Dear readers, we return to this blog, not with a new harvest of poems, but due to an MRP that reminded us that being horrified with how far people go in describing their own character is much more common than a gust of sudden rhyming inspiration.

Somewhat censored because we're not here to humiliate anyone.



My thoughts: 
Dude, I can't fucking understand what you're saying. It feels like you shook a thesaurus and picked whatever random words fell out and then dumped them in no patricular grammatical order that makes this impossible to read. All I get while trying to read it is "I'm super cool! I'm special! I'm mysterious and dark, worship me, worship me the way I do myself!" which means I will never initiate roleplaying in your direction.

Neville's thoughts:
My God! Practically every time they glance down at their thesaurus and try to use an excessively fancy word, they get it wrong! The sentences are so warped by the influence of Purple that they don't even make sense anymore.

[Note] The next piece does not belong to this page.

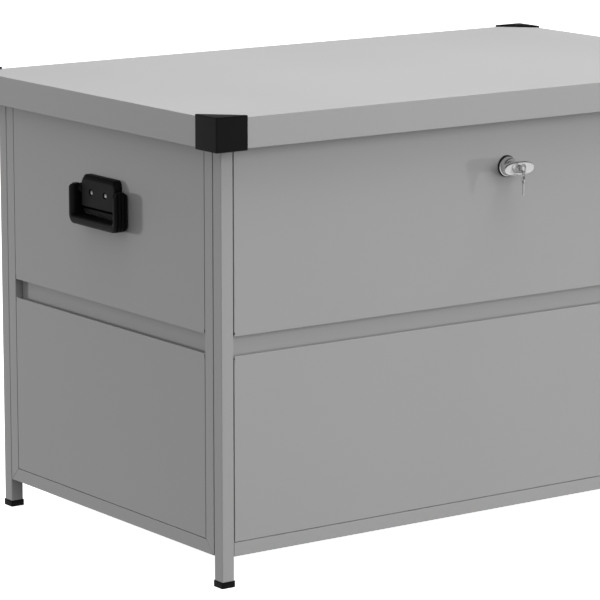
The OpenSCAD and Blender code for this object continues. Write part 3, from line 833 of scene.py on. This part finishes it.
def hinges():
    places = hinge_places()
    leaves = joined(*[moved(body_leaf(), p) for p in places])
    piece("hinge_body_leaves", leaves, ROW, "box", ZINC, ["hinge_leaves_body"], bevel=0.3)
    leaves = joined(*[moved(lid_leaf(), p) for p in places])
    piece("hinge_lid_leaves", leaves, ROW, "lid", ZINC, ["hinge_leaves_lid"], bevel=0.3)
    pin = [(1.6, -36.0), (2.7, -35.6), (3.0, -35.0), (3.0, 35.0), (2.7, 35.6), (1.6, 36.0)]
    pins = [moved(turned(lathe(pin, 32), 90, "Y"), p) for p in places]
    piece("hinge_pin_rods", joined(*pins), ROW, "box", ZINC, ["hinge_pins"])
    heads = []
    for p in places:
        for s in (-1, 1):
            for z in (-38, -20):
                head = turned(pan_screw(4.2, 1.8), -90, "X")
                heads.append(moved(head, p @ Matrix.Translation((s * 70 / 3, -7.5, z))))
    piece("hinge_screw_heads", joined(*heads), ROW, "box", ZINC, ["hinge_screws"], smooth=32)


hinges()


# ---- seal and gas struts ---------------------------------------------------------------------


def rim_seal():
    """A bulb seal glued on the rim, mitred at its corners."""
    low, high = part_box("rim_seal")
    half_x, half_y = mm(high.x) - 4, mm(high.y - low.y) / 2 - 4
    bulb = [(-4.0, 0.0), (-4.0, 0.9), (-2.9, 1.1), *arc(0, 1.7, 2.7, 180, 0, 12)]
    bulb += [(2.9, 1.1), (4.0, 0.9), (4.0, 0.0)]
    rings = []
    for sx, sy in ((-1, -1), (1, -1), (1, 1), (-1, 1)):
        base = Vector((sx * half_x, mm(MIDDLE_Y) + sy * half_y, mm(low.z)))
        rings.append([base + Vector((sx * x, sy * x, z)) for x, z in bulb])
    piece("rim_seal_bulb", loft(rings, closed=True), ROW, "box", RUBBER, ["rim_seal"])


def eye(length, radius, thick, hole):
    """A flat strut end: eye at the origin, its shank running up z to length."""
    outline = [*arc(0, 0, radius, 140, 400, 28), (6.0, length - 1), (5.2, length)]
    outline += [(-5.2, length), (-6.0, length - 1)]
    plate = along_x([(y, z) for y, z in outline], -thick / 2, thick / 2)
    return cut(plate, turned(lathe([(hole, -20), (hole, 20)], 32), 90, "Y"))


TUBE_EYE_R = 8
ROD_EYE_R = 7


def struts():
    for side in ("left", "right"):
        tube_low, tube_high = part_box(f"strut_cylinder_{side}")
        rod_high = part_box(f"strut_rod_{side}")[1]
        x = mm(tube_low.x + tube_high.x) / 2
        y = mm(tube_low.y + tube_high.y) / 2
        foot_z = mm(tube_low.z) + TUBE_EYE_R
        head_z = mm(rod_high.z) - ROD_EYE_R
        tube_len = mm(tube_high.z) - foot_z
        reach = head_z - foot_z
        place = ROW @ Matrix.Translation((x, y, foot_z))
        profile = [(6.0, 12.0), (8.4, 12.0), (9.0, 12.8), (9.0, tube_len - 9), (8.6, tube_len - 8.4),
                   (8.6, tube_len - 7.4), (9.0, tube_len - 6.8), (9.0, tube_len - 2.2), (8.2, tube_len - 0.6),
                   (6.6, tube_len), (4.06, tube_len), (4.06, tube_len - 6), (7.9, tube_len - 6), (7.9, 18.0),
                   (1.0, 18.0)]
        tube = lathe(profile, 48)
        piece(f"strut_tube_{side}", joined(tube, eye(13, TUBE_EYE_R, 10, 4.06)), place, f"{side}_strut_tube",
              STRUT_PAINT, [f"strut_cylinder_{side}"], smooth=32)
        rod = lathe([(7.8, 20.0), (7.8, 26.0), (4.0, 26.0), (4.0, reach - 13.0)], 32)
        piece(f"strut_rod_shaft_{side}", rod, place, f"{side}_strut_rod", ROD,
              [f"strut_rod_{side}"], smooth=32)
        head = moved(eye(14, ROD_EYE_R, 10, 0.6), Matrix.Rotation(radians(180), 4, "X"))
        piece(f"strut_rod_end_{side}", shifted(head, 0, 0, reach), place, f"{side}_strut_rod",
              STRUT_PAINT, [f"strut_rod_{side}"], bevel=0.5)


def bracket_plate(w, h, r, thick):
    return prism(rounded_rect(w, h, r, 5), 0, thick, 0.4, 2)


def strut_brackets():
    body_low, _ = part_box("strut_brackets_body")
    foot_y = mm(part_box("strut_cylinder_left")[0].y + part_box("strut_cylinder_left")[1].y) / 2
    foot_z = mm(body_low.z) + 20
    edge_x = mm(body_low.x)
    parts = []
    for sign in (1, -1):
        plate = turned(bracket_plate(40, 30, 4, 2.5), 90, "Y")
        pin = turned(lathe([(6.0, 2.3), (5.2, 3.0), (4.0, 3.6), (4.0, 35.6), (3.4, 36.5)], 32), 90, "Y")
        holder = joined(plate, pin)
        mirror = Matrix.Diagonal((sign, 1, 1, 1))
        parts.append(moved(holder, mirror @ Matrix.Translation((edge_x, foot_y, foot_z))))
    piece("strut_feet", joined(*parts), ROW, "box", ZINC, ["strut_brackets_body"], smooth=32)


rim_seal()
struts()
strut_brackets()
dress(["strut_brackets_lid"], ZINC, 0.3)


# ---- stage, light and camera --------------------------------------------------------------------


def floor():
    """A plain pale floor that hides its shadows. Its bounce and its reflection come from the surroundings."""
    g = Graph("studio_floor")
    tone = g.noise(0.7, 2)
    g.shader.inputs["Emission Color"].default_value = (1, 1, 1, 1)
    material = g.finish(g.mix(g.ramp(tone, 0, 1), grey(0.86), grey(0.88)), emission_strength=FLOOR_GLOW,
                        specular_ior_level=0.0)
    g.shader.inputs["Roughness"].default_value = 0.9
    bm = bmesh.new()
    bmesh.ops.create_grid(bm, x_segments=8, y_segments=8, size=14)
    made = object_from(bm, "studio_floor")
    made.data.materials.append(material)
    made.visible_diffuse = False
    made.visible_glossy = False


def surroundings():
    """White to the camera, a soft sky to matt surfaces, and a pale floor and walls to glossy ones."""
    world = bpy.data.worlds.new("studio")
    bpy.context.scene.world = world
    world.use_nodes = True
    tree = world.node_tree
    tree.nodes.clear()

    def background(strength):
        node = tree.nodes.new("ShaderNodeBackground")
        node.inputs["Color"].default_value = (1, 1, 1, 1)
        node.inputs["Strength"].default_value = strength
        return node

    def choose(test, first, second):
        node = tree.nodes.new("ShaderNodeMixShader")
        tree.links.new(test, node.inputs["Fac"])
        tree.links.new(first.outputs[0], node.inputs[1])
        tree.links.new(second.outputs[0], node.inputs[2])
        return node

    path = tree.nodes.new("ShaderNodeLightPath")
    direction = tree.nodes.new("ShaderNodeSeparateXYZ")
    tree.links.new(tree.nodes.new("ShaderNodeTexCoord").outputs["Generated"], direction.inputs["Vector"])

    def by_height(start, end, low, high):
        """A background whose strength goes from low to high as the direction rises from start to end."""
        node = tree.nodes.new("ShaderNodeMapRange")
        for key, value in (("From Min", start), ("From Max", end), ("To Min", low), ("To Max", high)):
            node.inputs[key].default_value = value
        tree.links.new(direction.outputs["Z"], node.inputs["Value"])
        made = background(1.0)
        tree.links.new(node.outputs["Result"], made.inputs["Strength"])
        return made

    matt = by_height(-0.05, 0.05, FLOOR_BOUNCE, SKY)
    above = tree.nodes.new("ShaderNodeMath")
    above.operation = "GREATER_THAN"
    above.inputs[1].default_value = 0.0
    tree.links.new(direction.outputs["Z"], above.inputs[0])
    walls = by_height(0.30, 0.55, WALL_GLOSS, CEILING_GLOSS)
    gloss = choose(above.outputs[0], background(FLOOR_GLOSS), walls)
    light = choose(path.outputs["Is Glossy Ray"], matt, gloss)
    seen = choose(path.outputs["Is Camera Ray"], light, background(1.0))
    output = tree.nodes.new("ShaderNodeOutputWorld")
    tree.links.new(seen.outputs[0], output.inputs["Surface"])


def softbox(name, place, size, power):
    """A square lamp that looks at the middle of the box. Gloss shows the studio's walls in its place."""
    data = bpy.data.lights.new(name, "AREA")
    data.shape = "SQUARE"
    data.size = size
    data.energy = power
    lamp = bpy.data.objects.new(name, data)
    bpy.context.scene.collection.objects.link(lamp)
    lamp.location = place
    aim = Vector((0, MIDDLE_Y, 0.4)) - Vector(place)
    lamp.rotation_euler = aim.to_track_quat("-Z", "Y").to_euler()
    lamp.visible_glossy = False


def camera():
    data = bpy.data.cameras.new("camera")
    data.sensor_width = 36
    data.lens = 208.94
    made = bpy.data.objects.new("camera", data)
    bpy.context.scene.collection.objects.link(made)
    made.location = (-3.3012, -4.38175, 1.3892)
    made.rotation_euler = Vector((0.570830, 0.798685, -0.190415)).to_track_quat("-Z", "Y").to_euler()
    bpy.context.scene.camera = made


SKY = 0.56
FLOOR_BOUNCE = 0.02
FLOOR_GLOW = 1.0
FLOOR_GLOSS = 0.85
WALL_GLOSS = 0.4
CEILING_GLOSS = 0.03
floor()
surroundings()
softbox("top_light", (0.3, -0.4, 4.2), 3.2, 135)
softbox("key_left_rear", (-5.3, 7.4, 0.45), 0.7, 270)
softbox("fill_front_right", (3.9, -2.85, 0.2), 0.3, 43)
softbox("front_soft", (0.6, -5.0, 1.7), 3.6, 92)
camera()
bpy.context.scene.view_settings.view_transform = "Standard"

Also, I feel I must point out that the last sentence literally translates (from Purple to English, obviously) as: "What waits and waits underneath their appearance, which resembles that of a raven,  is a publically available male goose." I suppose that fits with the bird theme.

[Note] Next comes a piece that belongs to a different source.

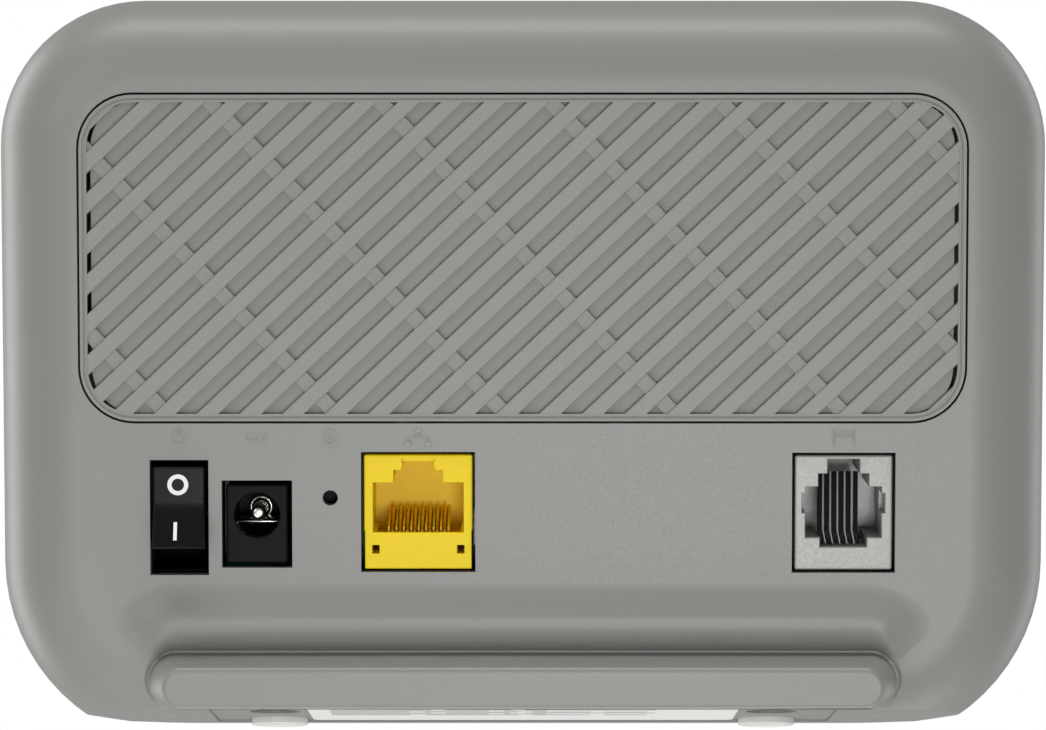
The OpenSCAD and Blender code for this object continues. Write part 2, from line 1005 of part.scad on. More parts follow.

They actually described themself as wearing an 'ominous hood'! Do these people have no shame?

Neville's MRP rants, #02

30/01/2012 04:48
'Whilst in her innocent form, she's a cute girl. Her eyes are rather curious' Not the rest of her, just the eyes. They were transplanted after an accident a few years back - 'and she likes to explore.'  I can tell this by looking at her, apparently, so I'll assume she's in full Victorian explorer gear at all times.  'In her alternive personality she will try to kill anything close to her.' Ah, so 'alternive' means 'poorly-contrived and impractical'. I see. 'This will not trigger unless you actually attack her'  My word, my character certainly is very perceptive today. 'In this personality her hair covers an eye'  Which eye? One of hers? Or perhaps... one of her originals?  'and she looks rather evil.' Do elaborate, please. Does she have an evil goatee, or is she smirking the whole time?  'Eyes: Red'ish'. Wow. So an apostrophe now not only means "Look out, here comes an 's'" but has the decency to warn you a letter or two in advance.

Neville's MRP rants, #01

14/01/2012 03:13
And today we have an MRP (My RolePlay) character description that makes us miss those azure wastelands of poetic frostiness. I give you... Sadness.



Or, as the pillar of eloquence, Neville, put it:

'A visage of pearly porcelain' Ah, unlike all that matte porcelain you find lying around. Also, anyone who has a 'visage' instead of a face is immediately going on my ignore list. 'Glittering jewels of soulful, wistful, deep seascape' Ah, I see two adjectives wouldn't be nauseating enough for you. Let's hammer the point in with another one then refuse to use the word 'eyes'. Couldn't you at least stoop to 'orbs'? It's right up there with 'visage' but at least it vaguely sounds like it could be related to eyes, rather than just picking pretty words and substituting them, regardless of whether they make sense or not. Ah, and I see your seascape's lingering again. You do so love that word, even if it does imply that parts of your face are only hanging on for a while, which carries with it the logical conclusion that you're playing a beautiful, depressed leper. 'A beauty, naturally.' Oh, up until here I thought you were describing a gurning hunchback. Thank you for labouring that point further. 'These days, smiles are rare.' She's sad, have you picked up on that yet? 'Autumn's touch lingers'  Enough with the lingering! 'and teeters' Oh God, it's going to fall off! She really is a leper. 'upon dainty, frail fingers as rings of heritage, bejeweled and bright.' I think you need to put the thesaurus down, this is barely resembling a sentence as it is.